5. A BRIC Education Growth Roadmap: The BRICS are Brazil, Russia, India and China – they are the fast growing emerging economies with huge populations and a rapidly increasing role in global trade, manufacturing, services and consumption. We could (and should) spend lots of time thinking about the opportunity to export US higher education to the BRICS, and to grow the footprint of our educational technology and educational publishing companies in these countries.   As the action in higher education moves from the already wealthy to the growth economies (the BRICs and beyond … such as South Korea, Turkey, Mexico, Indonesia, and Nigeria), the mediating technology will be the mobile device. The BRICS largely skipped over landline technology, jumping directly to cellular phones. The demand for educational services at every level will be way larger than traditional place based (campus based) institutions could ever provide.  Education will be mobile. Campuses will still be built, but the great volume of educational interactions will take place on the mobile phone.

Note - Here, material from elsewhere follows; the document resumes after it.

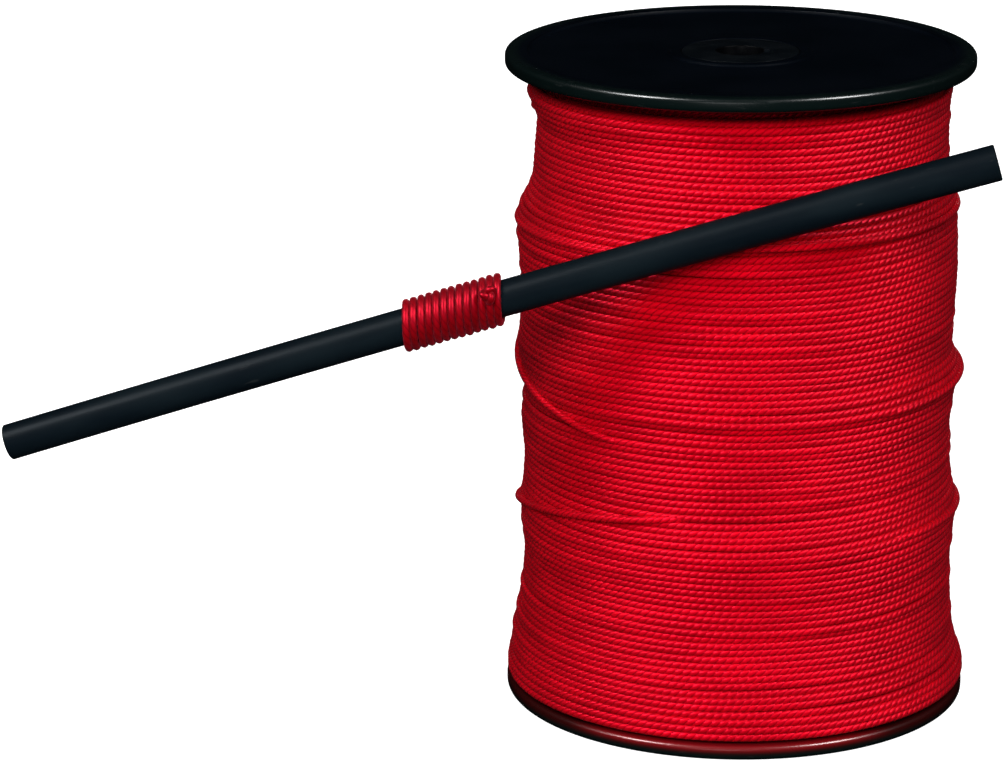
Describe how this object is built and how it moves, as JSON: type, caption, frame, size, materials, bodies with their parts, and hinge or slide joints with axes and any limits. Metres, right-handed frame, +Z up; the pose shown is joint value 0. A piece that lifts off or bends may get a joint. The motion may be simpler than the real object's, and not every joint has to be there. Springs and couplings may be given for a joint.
{
  "type": "line reel with fish rod",
  "caption": "Black two-flange reel wound with red pull line, standing upright, with a slim black fish rod whipped to the free end of the line.",
  "frame": {"origin": "centre of the lower flange's underside, on the reel's axis, at the surface that the reel stands on", "axes": "+Z up along the reel's axis; the fish rod crosses in front of the reel on the -Y side and rises towards +X"},
  "size_m": [0.1639, 0.087, 0.1135],
  "materials": {
    "flange": "black moulded plastic, fine matte texture on the faces and a polished rim",
    "barrel": "black moulded plastic",
    "arbor": "dark nylon",
    "ring": "plain steel push-on ring",
    "line": "red twisted synthetic line, lightly waxed",
    "rod_sheath": "smooth black jacket",
    "rod_core": "dark glass fibre rod, cut square"
  },
  "bodies": {
    "reel": {"upper_flange": "flange", "lower_flange": "flange", "core_barrel": "barrel", "line_winding": "line", "line_anchor_knot": "line", "line_lead": "line", "rod_whipping": "line", "whipping_knot": "line", "fish_rod_sheath": "rod_sheath", "fish_rod_core": "rod_core"},
    "arbor": {"arbor_sleeve": "arbor", "arbor_retaining_ring": "ring"}
  },
  "joints": [
    {"name": "arbor_spin", "type": "hinge", "parent": "reel", "child": "arbor", "pos_m": [0, 0, 0.05675], "axis": [0, 0, 1], "continuous": true}
  ]
}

6. The Disappointment of Unrealized Mobile Education Potential: The final way that the iPhone has changed higher ed over the past 5 years is the degree to which the iPhone has not changed higher ed. The mobile education hype has outpaced the mobile education reality. Smart phone education applications and service continue to be an appendage to those designed for the web.  We lag behind in delivering our students the course, library, and campus services and content that they want on their mobile devices.  We have very little understanding of how we can incorporate these handheld mobile computers into our teaching. And from what I can tell, Apple, Google or Microsoft have not made education a core part of their long-term mobile strategies.    

What would you add to this list of how the iPhone changed higher  ed?